What are the Odds?

Today we have a lesson in statistics. I can tell when I’m having a bout of long term mild depression whenever lottery tickets start looking like a good idea. When the insurmountable odds against me simply don’t register and all I can see is a longshot chance to solving all of life’s problems.

Not just for me, mind you, but everyone I know. I’m a man of simple needs, so if I won, say, 30 million, you can bet that 25 million of it is going to other people [lawyer’s note – in the event of winning the lottery this statement does not constitute a legally binding contract to Mr. Chinn or any of his associates]. But when my head is on straight I avoid the lottery or any other paid contest like the plague.

On the way home the other day, Gillian and I stopped off at the nearby Safeway. It’s probably the closest major supermarket to us so we expect to go there fairly regularly. We picked up a club card and bought some essentials, including something I haven’t bought in nearly a decade – frozen perogies. Oh man, just the thought of boiling then frying those up with some butter and onion… with some sour cream on the side… I might drown in my own drool.

But I digress. Yummy, yummy digression…

At the checkout counter the girl was very friendly and helpful. The store was having a contest, one of those things where you get a pull-tab ticket with every purchase. Match three symbols and win that prize.
“You want a bunch of these?” she asked. “The contest closes tomorrow.” She gives Gillian a huge pack of playing cards. I’m stunned. There has to be at least fifty there, maybe a hundred.

I’m feeling a bit confident so I say, “Well, if you’re getting rid of them anyway, we’d be happy to take more.” She smiles and gives me another pack, twice as big as the first. Between the two of us we have two hundred cards, easy.

Yikes.

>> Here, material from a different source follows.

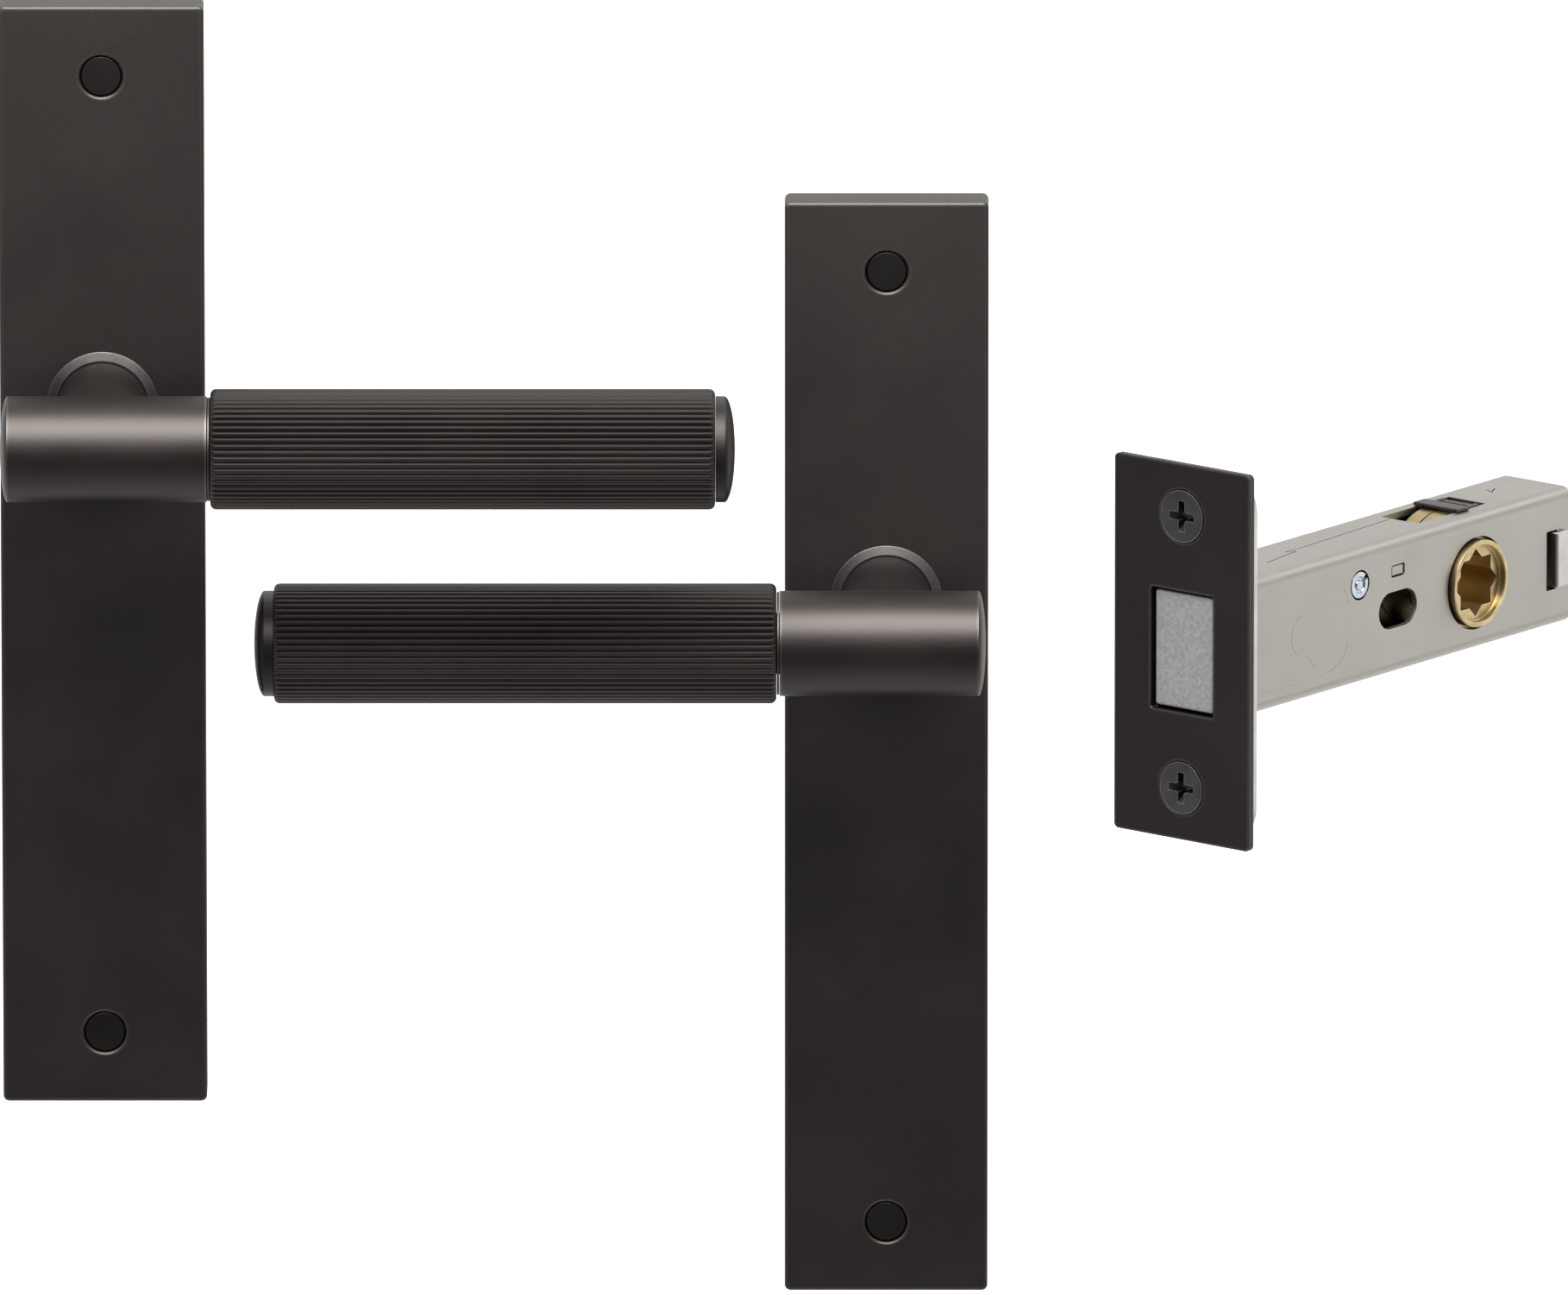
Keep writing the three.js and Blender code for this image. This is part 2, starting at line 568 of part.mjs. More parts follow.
const guidePin = () => atPin(PIN.radius, -CASE.width / 2 + FIT, CASE.width / 2 - FIT);
const tieBar = () => tieBlock(CASE.width / 2 - 0.1, 0.15);

// ---- Latch: the hub and the bolt -------------------------------------------------------------

// Half of the split hub: a body with a ring that turns in the case's side, lugs that reach up and
// down for the bolt's link, and an eight-pointed hole that takes the spindle square or diagonally.
function hubCam(side) {
  const { ring: ringRadius, body, proud, square, mouth, mouthDepth } = HUB;
  const [inner, wall, out] = [0.15, CASE.width / 2 - CASE.wall - 0.15, CASE.width / 2 + proud];
  const [start, end] = [90 - LUG.rear, 90 + LUG.front].map(THREE.MathUtils.degToRad);
  const lug = new THREE.Shape();
  lug.lineTo(LUG.radius * Math.cos(start), LUG.radius * Math.sin(start));
  lug.absarc(0, 0, LUG.radius, start, end);
  lug.closePath();
  const parts = [
    alongX(rod(body, inner, wall)),
    alongX(rod(ringRadius, inner, out)),
    prismX(lug, inner, LUG.width, 3),
    prismX(lug, inner, LUG.width, 3).rotateX(Math.PI),
  ];
  const half = square / 2;
  const bore = block([-1, -half, -half], [out + 1, half, half]);
  const turnedBore = bore.clone().rotateX(Math.PI / 4);
  const cam = cut(join(...parts), bore, turnedBore, alongX(rod(mouth, out - mouthDepth, out + 1)));
  return closed(cam.scale(side, 1, 1)).translate(0, HUB.y, 0);
}

// The spring-steel saddle over the two cams: its front bar lies across the case's window, its legs
// and its lower rear strap hang inside.
function hubSaddle() {
  const { wall, outside, wings, low, top, from, to, bar, strap } = SADDLE;
  const seat = CASE.height / 2 + FIT;
  const parts = [
    block([-wings, from, seat], [wings, from + bar, top]),
    block([-outside, to - strap, seat - wall], [outside, to, seat]),
  ];
  for (const x of [-outside, outside - wall]) {
    parts.push(block([x, from, low], [x + wall, to, seat + 0.2]));
  }
  return join(...parts);
}

function bolt() {
  const { width, height, corner, front, rear, bore, face } = BOLT;
  const bar = prismY(roundedRectangle(width, height, corner), front, rear);
  return cut(bar, rod(bore, front + face, rear + 1));
}

// The magnet behind the bolt's face, that draws the bolt out to its strike.
const boltMagnet = () => {
  const from = BOLT.front + BOLT.face + 0.1;
  return rod(BOLT.bore - 0.1, from, from + MAGNET_LENGTH);
};

// The steel cage behind the bolt: a web on the bolt, four rails that pass the hub, and two ears.
function boltLink() {
  const { web, rail, inside, outside, top, ears, rear } = LINK;
  const front = BOLT.rear + 0.1;
  const low = top - rail;
  const stem = BOLT.front + BOLT.face + MAGNET_LENGTH + 1;
  const parts = [
    block([-outside, front, -top], [outside, front + web, top]),
    rod(BOLT.bore - 0.15, stem, front + 1),
  ];
  for (const z of [-top, low]) {
    for (const x of [-outside, inside]) {
      parts.push(block([x, front + 1, z], [x + outside - inside, rear, z + rail]));
    }
    parts.push(block([-outside, ears, z], [outside, rear, z + rail]));
  }
  return join(...parts);
}

// The light spring that draws the bolt back flush.
function boltSpring() {
  const { from, to, radius, wire: thickness, turns, z } = BOLT_SPRING;
  const perTurn = 8;
  const count = turns * perTurn;
  const points = [];
  for (let i = 0; i <= count; i += 1) {
    const angle = (i / perTurn) * 2 * Math.PI;
    const along = from + ((to - from) * i) / count;
    points.push(new THREE.Vector3(radius * Math.cos(angle), along, radius * Math.sin(angle)));
  }
  return wire(new THREE.CatmullRomCurve3(points), thickness, count).translate(0, 0, z);
}

function latch() {
  const group = new THREE.Group();
  const add = (name, geometry, finish) => group.add(mesh(name, geometry, finish));
  add('face_plate', facePlate(), bronze);
  add('forend', forend(), stainless);
  add('face_screw_upper', faceScrew(1), bronze);
  add('face_screw_lower', faceScrew(-1), bronze);
  add('case_body', caseBody(), zincSteel);
  add('end_clip', endClip(), stainless);
  add('guide_block', guideBlock(), nylon);
  add('guide_pin', guidePin(), blueZinc);
  add('tie_bar', tieBar(), zincSteel);
  add('hub_cam_left', hubCam(-1), brass);
  add('hub_cam_right', hubCam(1), brass);
  add('hub_saddle', hubSaddle(), springSteel);
  add('bolt', bolt(), castBolt);
  add('bolt_magnet', boltMagnet(), magnet);
  add('bolt_link', boltLink(), zincSteel);
  add('bolt_spring', boltSpring(), springSteel);
  return group;
}

// ---- The set ---------------------------------------------------------------------------------

const leftHandle = handle('left');
leftHandle.add(mesh('spindle', spindle(), zincSteel));
leftHandle.scale.setScalar(HANDLE_SIZE);

const rightHandle = handle('right');
rightHandle.scale.set(-HANDLE_SIZE, HANDLE_SIZE, HANDLE_SIZE);
rightHandle.position.set(RIGHT_HANDLE.x, RIGHT_HANDLE.y, RIGHT_HANDLE.z);

const tubularLatch = latch();
tubularLatch.scale.setScalar(LATCH_SIZE);
tubularLatch.rotation.z = THREE.MathUtils.degToRad(LATCH.turn);
tubularLatch.position.set(LATCH.x, LATCH.y, LATCH.z);

const handleSet = new THREE.Group();
handleSet.add(leftHandle, rightHandle, tubularLatch);

export default handleSet;
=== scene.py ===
"""The looks of a lever door handle set and its tubular latch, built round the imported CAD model.

A piece is made once, in millimetres, in the frame of the left handle (origin at the centre of the
plate's back) or of the latch (x across it, y inwards from its face, z up). It is then placed in
the model's frame in metres, and mirrored for the right handle.
"""

import itertools
import json
import math

import bmesh
import bpy
import numpy as np
from mathutils import Matrix, Vector

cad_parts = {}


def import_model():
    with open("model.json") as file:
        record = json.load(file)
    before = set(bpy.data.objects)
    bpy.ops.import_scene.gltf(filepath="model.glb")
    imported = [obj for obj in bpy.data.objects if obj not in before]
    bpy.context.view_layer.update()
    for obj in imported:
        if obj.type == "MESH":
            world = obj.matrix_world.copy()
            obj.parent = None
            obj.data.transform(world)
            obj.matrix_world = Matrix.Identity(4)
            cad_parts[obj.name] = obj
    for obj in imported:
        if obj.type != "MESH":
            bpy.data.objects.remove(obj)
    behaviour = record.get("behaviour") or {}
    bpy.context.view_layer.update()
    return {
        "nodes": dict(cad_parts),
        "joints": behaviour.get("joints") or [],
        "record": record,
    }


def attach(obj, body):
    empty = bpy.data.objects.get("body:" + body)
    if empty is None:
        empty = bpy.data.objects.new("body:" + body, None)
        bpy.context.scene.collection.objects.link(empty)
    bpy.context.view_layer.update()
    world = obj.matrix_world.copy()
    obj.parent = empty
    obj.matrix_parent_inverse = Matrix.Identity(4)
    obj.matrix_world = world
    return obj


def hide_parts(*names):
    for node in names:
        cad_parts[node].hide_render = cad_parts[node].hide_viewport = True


# ---- Driving dimensions, in millimetres ---------------------------------------------------------

MM = 0.001
HANDLE_SIZE = 0.85        # the handle is drawn as the 220 mm pattern and made at this share of it
LATCH_SIZE = 1.115        # and the latch as the 57 mm pattern
ROUND = 96                # facets round a turned piece
SHARP = math.radians(32)  # an edge that turns more than this stays crisp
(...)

At this point I’m thinking, “Who knows? Maybe we’ll win something. Stranger things have happened.” And I figured even if we didn’t it would serve as a powerful reminder of the futility of buying lottery tickets.

Still, it would be nice to win a new car…

We sit down at a nearby bench and start pulling tabs. Car-car-coffee maker. Stereo-stereo-addidas. Addidas-Sharper Image-coffee maker. You get the idea. Dozens of cards fly by. Nothing. Nope. Nada. Zip.

“I won something!”

I look at Gillian in disbelief. Sure enough, three matching symbols. Addidas. Well, either one of us could do with a new pair of shoes. That’s something.

We keep pulling tabs, but that’s the only winner in the lot. Two hundred cards. One win. Still, if they’re expensive shoes that would count for something. Maybe it’s a gift certificate. I go up to customer service to find out what Gillian’s won and how to claim it.

I come back five minute later with Gillian’s prize.

A hat.

While waiting for this wondrous gift of the gods, I had a chance to look at the prize list and associated odds of winning. The hat was by far the most common prize, the odds of winning – 1 in 997. Since we opened about 200 cards, that meant our odds of getting the hat were about 1 in 5.

Oh well. At least Gillian can’t say she never wins anything.

That’s right, you wear that hat with pride!


2 thoughts on “What are the Odds?

  1. Hey your previous blog was all about hats. What are the odds of that???

    And last week I had perogies for the first time in about 5 years. What are the odds of that???

    I can’t give you a number but they are in fact surprisingly high. Read L. Sprague DeCamp’s “You too can be a Nostradamus” If your language is sufficiently vague you can predict ANYTHING 100%. Even if your language is less vague English has so many shades of meaning that you can read a coincidence into many occurrences.

    Statistics as a branch of mathematics and as a result, a science, is very precise even as it seeks to define imprecision.